How does Big Story plan to keep people interested in paying money to see or read stuff if they must lie, manipulate, and coerce them into 'liking' it?  This is why it took me a year to admit I didn't like the new Star Wars!  Turning out pretty but pointless spinoffs, remakes, sequels, and prequels of a onetime hit and ruining favorite 'brands' just to momentarily attract new eyes seems like longterm suicide to me and then ignoring your would-be audience when they offer suggestions on how to actually improve the experience and insulting them in process is even worse.  I'm still hoarding my old Star Wars books and occasionally rereading them, even if I'm now a heretic; the same with Tolkien.  But then I'm racist, why should that surprise anyone?  I especially love the criticism bestowed on pretty much everybody that they are homophobic if they didn't go see the new gay romcom on opening night!  I don't like heterosexual romcoms, why one earth would I go see one of any sort, but what do you expect of a racist?

Bullying me into paying you money to see pointless drivel really isn't my idea of entertainment and I'm guessing won't breed longterm success, hence the success of indie content producers and alternative media outlets.  Netflix is already starting to crumble, take heed Disney, Amazon, and everybody else that thinks we're all just mindless sheep willing to huddle in a corner and pretend the danger will just go away, there are enough rascally goats in the mix that the whole herd may just bolt in a direction you hadn't anticipated.  It is not racist to call a story out for being lame, pedantic, boring, uncreative, preachy, incomprehensible, or whatever the case may be.  Refusing to see something because it has a diverse cast is one thing; refusing to see something that is poorly written, acted, produced or whatever is not.  And what are you going to do when actual racism rears its head if you cry wolf so often in defense of everything else?
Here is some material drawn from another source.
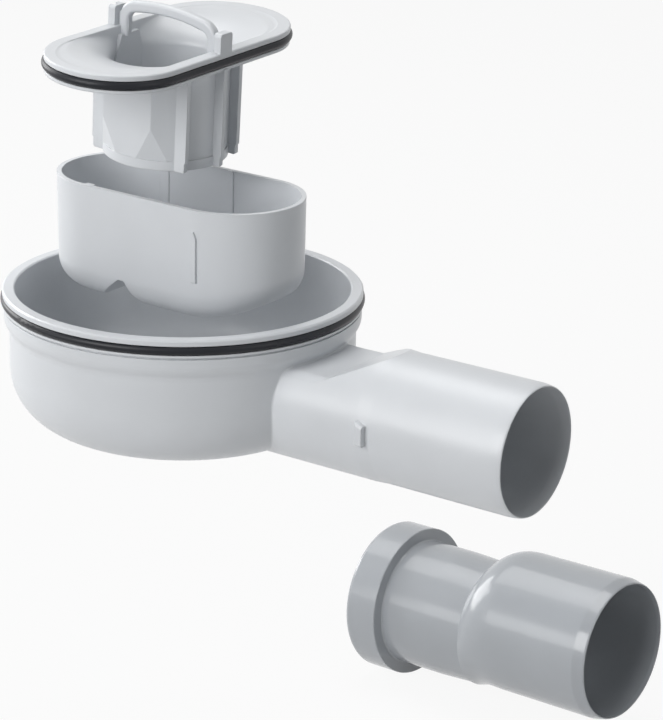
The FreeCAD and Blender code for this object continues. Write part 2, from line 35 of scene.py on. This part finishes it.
# Camera of the photograph, fitted to the rims, the outlet and the plate. Lengths in metres.
IMAGE_W = 663
FOCAL_PX = 2600.0
SENSOR_MM = 36.0
CLIP_NEAR, CLIP_FAR = 0.01, 40
TURN = math.radians(35.38)
DOWN = math.radians(18.826)
ROLL = math.radians(1.182)
SHIFT_RIGHT, SHIFT_UP, STAND_OFF = -0.04603, 0.0236, 0.8083

# Directions as the photograph shows them: to its right, and towards the camera, both level.
RIGHT = Vector((math.cos(TURN), math.sin(TURN), 0))
NEAR = Vector((math.sin(TURN), -math.cos(TURN), 0))
UP = Vector((0, 0, 1))

# The middle of the trap, which the lamps face.
MIDDLE = Vector((0.03, 0.03, -0.04))

FLOOR_SIZE = 12.0
FLOOR_GAP = 0.0002
FLOOR_COLOR = (0.55, 0.55, 0.55)
FLOOR_ROUGHNESS = 0.9
FLOOR_WHITE = 0.92

WHITE = (1.0, 1.0, 1.0)
AMBIENT = 0.03
AMBIENT_COLOR = (0.93, 0.97, 1.0)

# name, place (right, near, up) from the middle, width and height, watts, colour
LAMPS = (
    ("front_left", (-1.0, 1.0, 0.6), (0.9, 0.9), 15.5, WHITE),
    ("back_left", (-1.2, -0.8, 0.5), (0.9, 0.9), 14.0, WHITE),
    ("ceiling", (0.0, -0.25, 1.45), (1.1, 1.0), 13.0, WHITE),
    ("front_right", (1.2, 0.9, 0.4), (0.9, 0.9), 3.6, (0.97, 0.99, 1.0)),
)

# Softboxes seen only as a sheen along the pipes, in the same form as the lamps.
SHEENS = (
    ("left_sheen", (-1.28, 0.5, 0.28), (0.5, 0.45), 1.8, WHITE),
    ("top_sheen", (-0.5, -0.7, 1.2), (0.9, 0.5), 3.0, WHITE),
)

# Cells of the slow noise per metre, the part of its range that the tone covers, the part
# that the gloss covers, and how far the gloss strays from its middle value.
DRIFT_SCALE, DRIFT_DETAIL = 55, 3
TONE_RANGE = (0.35, 0.65)
GLOSS_RANGE = (0.3, 0.7)
GLOSS_DRIFT = 0.08
GRAIN_DETAIL = 2
EDGE_SAMPLES = 4

# Each finish: its name, the pieces that have it, and its look. Edge is the radius of the
# softened edges, grain_size and grain_depth belong to the fine grain, and drift is in tone.
FINISHES = (
    ("satin_grey_plastic", ("trap_body", "siphon_cup", "dip_tube_insert"), dict(
        color=(0.64, 0.66, 0.685), roughness=0.32, specular=0.5, edge=0.0004,
        grain_size=0.0006, grain_depth=0.000012, drift=0.012)),
    ("gloss_grey_plastic", ("outlet_adapter",), dict(
        color=(0.395, 0.415, 0.44), roughness=0.15, specular=0.5, edge=0.0004,
        grain_size=0.0011, grain_depth=0.000008, drift=0.015)),
    ("satin_black_rubber", ("body_seal_ring", "insert_seal_ring", "adapter_lip_seal"), dict(
        color=(0.009, 0.010, 0.014), roughness=0.36, specular=0.25, edge=0.0002,
        grain_size=0.0005, grain_depth=0.00002, drift=0.12)),
)


def place_camera():
    """Camera whose right, up and view axes come from the fitted turn, tilt and roll."""
    view = -NEAR * math.cos(DOWN) - UP * math.sin(DOWN)
    level_up = RIGHT.cross(view)
    right = RIGHT * math.cos(ROLL) + level_up * math.sin(ROLL)
    up = level_up * math.cos(ROLL) - RIGHT * math.sin(ROLL)
    spot = -(right * SHIFT_RIGHT + up * SHIFT_UP + view * STAND_OFF)
    data = bpy.data.cameras.new("photo_camera")
    data.sensor_fit = "HORIZONTAL"
    data.sensor_width = SENSOR_MM
    data.lens = FOCAL_PX * SENSOR_MM / IMAGE_W
    data.clip_start = CLIP_NEAR
    data.clip_end = CLIP_FAR
    camera = bpy.data.objects.new("photo_camera", data)
    camera.matrix_world = Matrix((
        (right.x, up.x, -view.x, spot.x),
        (right.y, up.y, -view.y, spot.y),
        (right.z, up.z, -view.z, spot.z),
        (0, 0, 0, 1)))
    bpy.context.scene.collection.objects.link(camera)
    bpy.context.scene.camera = camera


def link(tree, source, output, target, socket):
    """Join one node's output to another's input."""
    tree.links.new(source.outputs[output], target.inputs[socket])


def set_inputs(target, values):
    """Set a node's inputs by name or number."""
    for socket, value in values.items():
        target.inputs[socket].default_value = value


def node(tree, kind, values=(), **settings):
    """A shader node with some of its inputs and properties set."""
    made = tree.nodes.new("ShaderNode" + kind)
    for key, value in settings.items():
        setattr(made, key, value)
    set_inputs(made, dict(values))
    return made


def mix(tree, share, first, second, output):
    """Blend two shaders by a share, 0 for the first and 1 for the second, into the output."""
    blend = node(tree, "MixShader")
    link(tree, share, 0, blend, 0)
    link(tree, first, 0, blend, 1)
    link(tree, second, 0, blend, 2)
    link(tree, blend, 0, tree.nodes[output], "Surface")


def unlit_ray(tree):
    """1 for rays that should see plain white: from the camera, off gloss and through clear things."""
    path = node(tree, "LightPath")
    first = node(tree, "Math", operation="MAXIMUM")
    link(tree, path, "Is Camera Ray", first, 0)
    link(tree, path, "Is Glossy Ray", first, 1)
    both = node(tree, "Math", operation="MAXIMUM")
    link(tree, first, 0, both, 0)
    link(tree, path, "Is Transmission Ray", both, 1)
    return both


def white_room():
    """World that is white to look at and lights the object as an even, slightly cool room."""
    world = bpy.data.worlds.new("white_room")
    world.use_nodes = True
    bpy.context.scene.world = world
    tree = world.node_tree
    back = tree.nodes["Background"]
    set_inputs(back, {"Color": (*WHITE, 1)})
    room = node(tree, "Background", {"Color": (*AMBIENT_COLOR, 1), "Strength": AMBIENT})
    mix(tree, unlit_ray(tree), room, back, "World Output")


def lamp(name, place, size, watts, color):
    """Rectangular softbox that faces the middle of the trap."""
    data = bpy.data.lights.new(name, "AREA")
    data.shape = "RECTANGLE"
    data.size, data.size_y = size
    data.energy = watts
    data.color = color
    right, near, up = place
    spot = MIDDLE + RIGHT * right + NEAR * near + UP * up
    made = bpy.data.objects.new(name, data)
    made.location = spot
    made.rotation_euler = (MIDDLE - spot).to_track_quat("-Z", "Y").to_euler()
    bpy.context.scene.collection.objects.link(made)
    return made


def floor():
    """Plain pale floor just under the lowest piece; white to look at, a little darker in shadow."""
    half = FLOOR_SIZE / 2
    low = cad_box[0][2] - FLOOR_GAP
    mesh = bpy.data.meshes.new("floor")
    corners = [(-half, -half, low), (half, -half, low), (half, half, low), (-half, half, low)]
    mesh.from_pydata(corners, [], [(0, 1, 2, 3)])
    made = bpy.data.objects.new("floor", mesh)
    bpy.context.scene.collection.objects.link(made)
    pale = bpy.data.materials.new("pale_floor")
    pale.use_nodes = True
    tree = pale.node_tree
    matt = tree.nodes["Principled BSDF"]
    set_inputs(matt, {"Base Color": (*FLOOR_COLOR, 1), "Roughness": FLOOR_ROUGHNESS,
                      "Specular IOR Level": 0.0})
    glow = node(tree, "Emission", {"Color": (*WHITE, 1)})
    share = node(tree, "Math", {1: FLOOR_WHITE}, operation="MULTIPLY")
    link(tree, unlit_ray(tree), 0, share, 0)
    mix(tree, share, matt, glow, "Material Output")
    mesh.materials.append(pale)


def moulded(name, color, roughness, specular, edge, grain_size, grain_depth, drift):
    """Moulded plastic or rubber: fine grain, a slow drift in tone and gloss, and softened edges."""
    made = bpy.data.materials.new(name)
    made.use_nodes = True
    tree = made.node_tree
    shader = tree.nodes["Principled BSDF"]
    set_inputs(shader, {"Specular IOR Level": specular})
    place = node(tree, "TexCoord")

    slow = node(tree, "TexNoise", {"Scale": DRIFT_SCALE, "Detail": DRIFT_DETAIL})
    link(tree, place, "Object", slow, "Vector")
    tone = node(tree, "ValToRGB")
    dark = [channel * (1 - drift) for channel in color]
    light = [channel * (1 + drift) for channel in color]
    for stop, position, shade in zip(tone.color_ramp.elements, TONE_RANGE, (dark, light)):
        stop.position = position
        stop.color = (*shade, 1)
    link(tree, slow, 0, tone, 0)
    link(tree, tone, 0, shader, "Base Color")

    gloss = node(tree, "MapRange", {
        "From Min": GLOSS_RANGE[0], "From Max": GLOSS_RANGE[1],
        "To Min": roughness * (1 - GLOSS_DRIFT), "To Max": roughness * (1 + GLOSS_DRIFT)})
    link(tree, slow, 0, gloss, "Value")
    link(tree, gloss, 0, shader, "Roughness")

    grain = node(tree, "TexNoise", {"Scale": 1 / grain_size, "Detail": GRAIN_DETAIL})
    link(tree, place, "Object", grain, "Vector")
    soft = node(tree, "Bevel", {"Radius": edge}, samples=EDGE_SAMPLES)
    bump = node(tree, "Bump", {"Distance": grain_depth})
    link(tree, grain, 0, bump, "Height")
    link(tree, soft, 0, bump, "Normal")
    link(tree, bump, 0, shader, "Normal")
    return made


def dress():
    """Give every piece its finish."""
    for name, pieces, look in FINISHES:
        made = moulded(name, **look)
        for piece in pieces:
            for slot in nodes[piece].material_slots:
                slot.material = made


place_camera()
white_room()
for entry in LAMPS:
    lamp(*entry)
for entry in SHEENS:
    lamp(*entry).visible_diffuse = False
floor()
dress()

bpy.context.scene.view_settings.view_transform = "Standard"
Story thrives when it is free, uncoerced, isn't overtly pushing a certain agenda but still has a point, where it grapples with immortal truths, where the characters are real people with all their flaws and beauties, where magic and wonder and mystery can exist, where surprises can happen.  If it is merely a matter of taste or fashion or money or political trends or enforced or imitation, the result will fall flat on its face, no matter how the gods over at Big Story spin the fallout.  The only thing worse than writing a bad story is blaming the poor quality on the listeners, who will then never listen to you again.  You can spend your billions to produce eye catching splendors but my worn paperback is by far more satisfying on every other level because at heart a good story is really human which is the race we all share, the tale in which we are all enmeshed, and if you forget that, you'll never tell a truly good tale!